As Leslie Fiedler remarks in Love and Death in the American Novel, there are no natural women anywhere , with the exception of Henry James’ middle novels. Instead, one finds either whores or saints. The reason is that a woman in America is viewed through the prism of the abandoned son, and whose willingness to be loved or married is distorted by the male protagonist’s inability to conceive of himself as a father. Either he will “steal” the woman’s virginity as a prize or end up abandoning the “mother” he has married. In any case, masculinity in America is based on the crippled emotion of a son who has been denied the positive wisdom of a father. Of all the possibilities of fatherhood I can think of, only Native American culture possesses images of the noble father, the benign warrior-monarch. The destruction of their civilization over the first two hundred years of American life made that one connection to virtue moot, or absent altogether.
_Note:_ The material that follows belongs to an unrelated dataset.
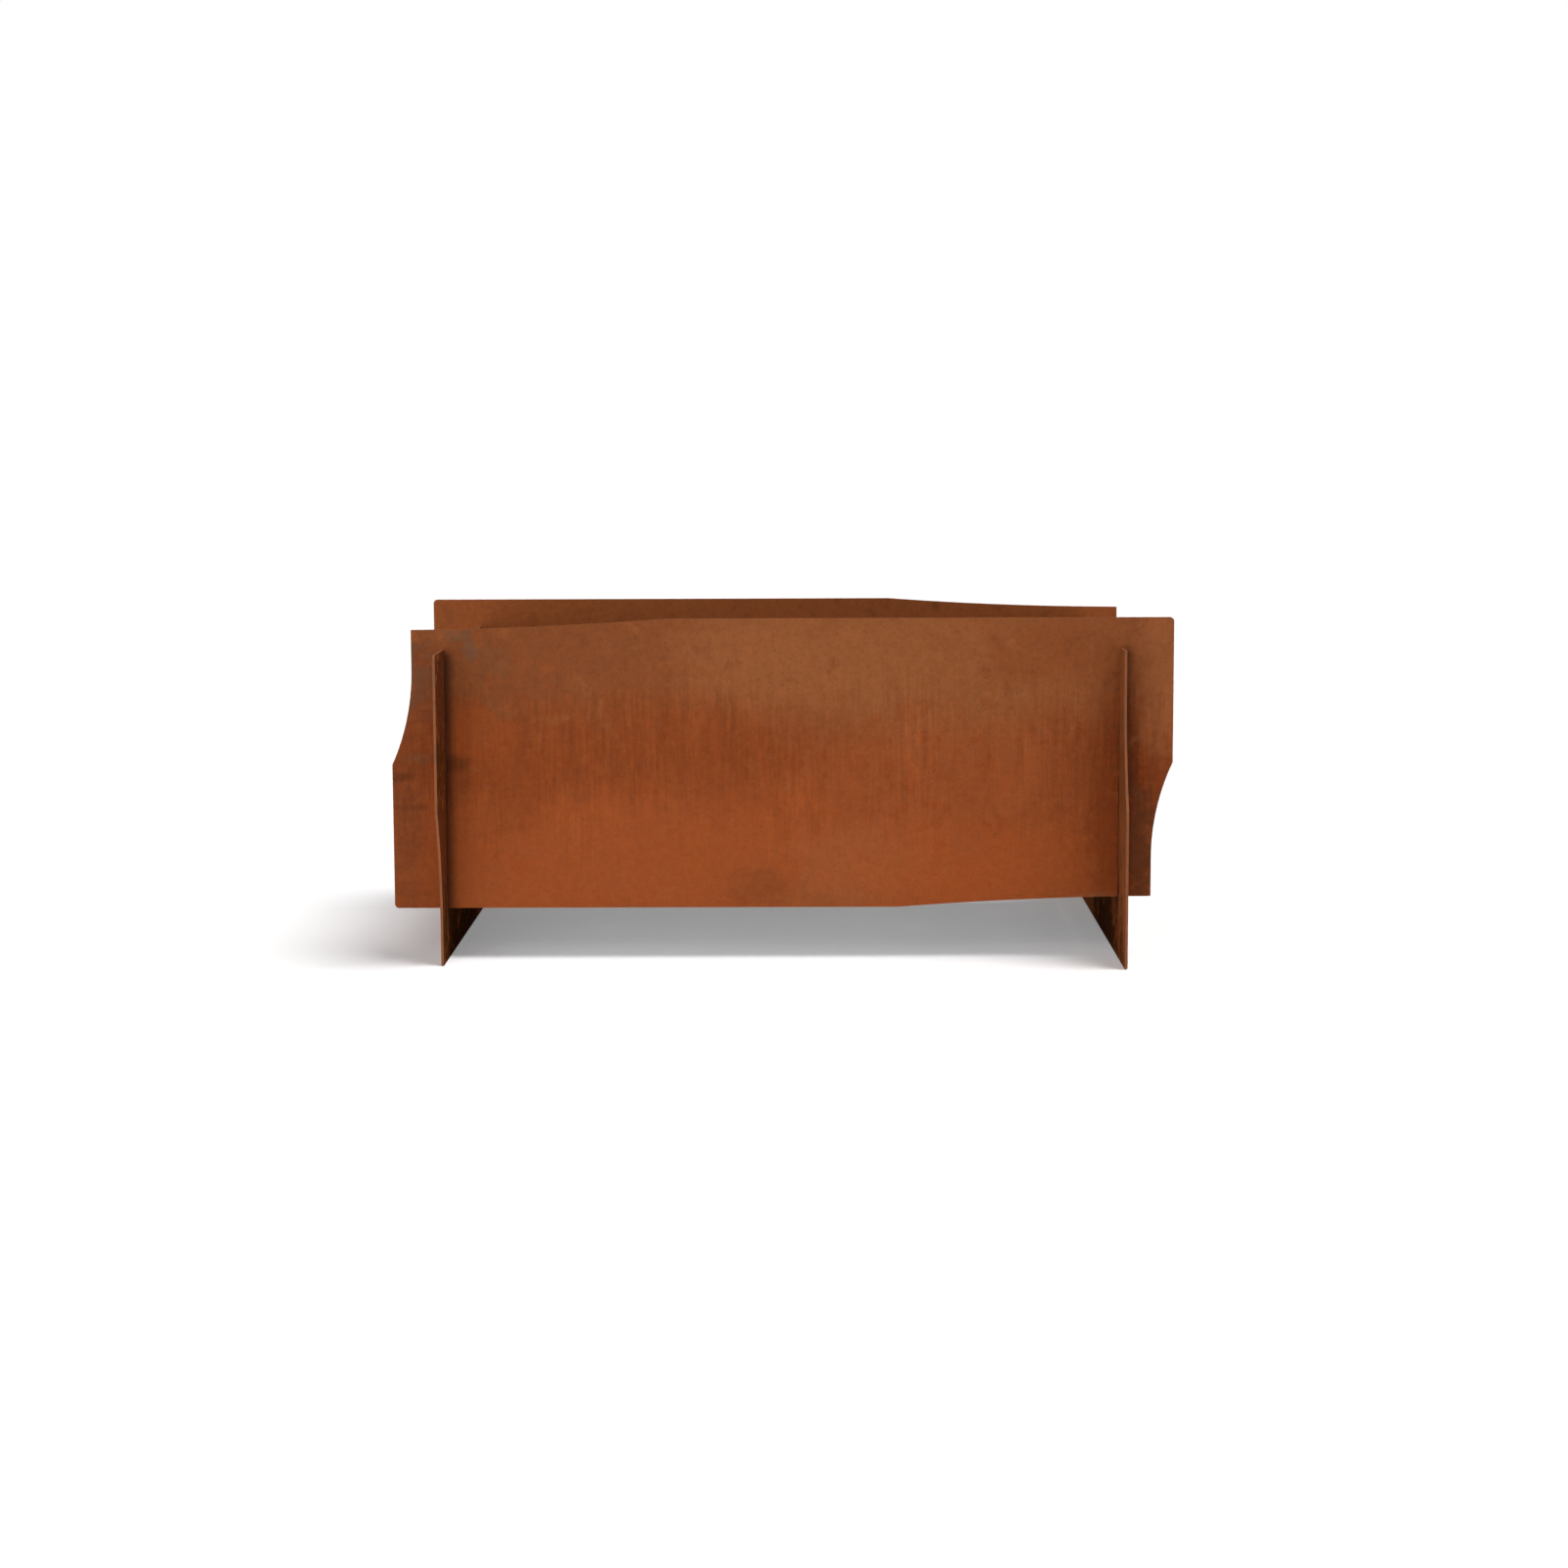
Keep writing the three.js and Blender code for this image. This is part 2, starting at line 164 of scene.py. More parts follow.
def add_camera():
    data = bpy.data.cameras.new("camera")
    data.lens = CAMERA_LENS
    data.sensor_width = SENSOR
    data.clip_end = FAR_CLIP
    camera = bpy.data.objects.new("camera", data)
    turn = Matrix.Rotation(CAMERA_YAW, 4, "Z")
    tilt = Matrix.Rotation(math.pi / 2 + CAMERA_PITCH, 4, "X")
    roll = Matrix.Rotation(CAMERA_ROLL, 4, "Z")
    camera.matrix_world = Matrix.Translation(CAMERA_PLACE) @ turn @ tilt @ roll
    bpy.context.scene.collection.objects.link(camera)
    bpy.context.scene.camera = camera


def direction(azimuth, elevation):
    """The unit vector towards a light at azimuth (0 in front, positive to the right)."""
    a = math.radians(azimuth)
    e = math.radians(elevation)
    return Vector((math.sin(a) * math.cos(e), -math.cos(a) * math.cos(e), math.sin(e)))


def add_area_light(name, azimuth, elevation, distance, size, power, target):
    data = bpy.data.lights.new(name, "AREA")
    data.shape = "RECTANGLE"
    data.size, data.size_y = size
    data.energy = power
    light = bpy.data.objects.new(name, data)
    away = direction(azimuth, elevation)
    light.location = target + away * distance
    light.rotation_euler = away.to_track_quat("Z", "Y").to_euler()
    light.visible_camera = False
    bpy.context.scene.collection.objects.link(light)


def add_sun(name, azimuth, elevation, angle, strength):
    data = bpy.data.lights.new(name, "SUN")
    data.angle = math.radians(angle)
    data.energy = strength
    light = bpy.data.objects.new(name, data)
    light.rotation_euler = direction(azimuth, elevation).to_track_quat("Z", "Y").to_euler()
    bpy.context.scene.collection.objects.link(light)


AMBIENT = 0.06
BACKGROUND = 1.0
FLOOR_HALF = 60.0
FLOOR_GREY = 0.88
FLOOR_GLOW = 0.225


def make_world():
    """A white backdrop that gives the object only part of its light."""
    world = bpy.data.worlds.new("studio")
    world.use_nodes = True
    tree = world.node_tree
    tree.nodes.clear()
    out = tree.nodes.new("ShaderNodeOutputWorld")
    mix = tree.nodes.new("ShaderNodeMixShader")
    path = tree.nodes.new("ShaderNodeLightPath")
    ambient = tree.nodes.new("ShaderNodeBackground")
    ambient.inputs["Color"].default_value = (1, 1, 1, 1)
    ambient.inputs["Strength"].default_value = AMBIENT
    backdrop = tree.nodes.new("ShaderNodeBackground")
    backdrop.inputs["Color"].default_value = (1, 1, 1, 1)
    backdrop.inputs["Strength"].default_value = BACKGROUND
    tree.links.new(path.outputs["Is Camera Ray"], mix.inputs["Fac"])
    tree.links.new(ambient.outputs[0], mix.inputs[1])
    tree.links.new(backdrop.outputs[0], mix.inputs[2])
    tree.links.new(mix.outputs[0], out.inputs["Surface"])
    bpy.context.scene.world = world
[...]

Instead, we have Theodore Dreiser’s monsters as images of fatherhood; or the vicious egomania of tycoons and wealthy scions in Fitzgerald; or the distorted machismo of Hemingway’s male leads. Or consider Tennessee Williams' portrait of a belligerent, sadistic father in Big Daddy in Cat on a Hot Tin Roof, based on his own drunken, abusive father Conrnelius. Faulkner hit upon Sam Fathers as his only truly positive father figure in Go Down, Moses. Sam is the son of a Chicasaw chief and a slave girl, a man capable of teaching the ten-year old Isaac McCaslin, a white youth, how to hunt, i.e., how to become an adult male with reverence for nature and for life. Perhaps Uncle Jim is such another father, a man who can teach Huck Finn virtue no matter how distorted slavery rendered American life. The fathers are few and hidden in literature, but in the culture beyond, the great mainstreams of movies, TV, drama, the broad stretches of ordinary literature, we live without. We worship youth above all things in this country out of fear of growing up, of having to become that dreaded and bankrupt role in society, the father.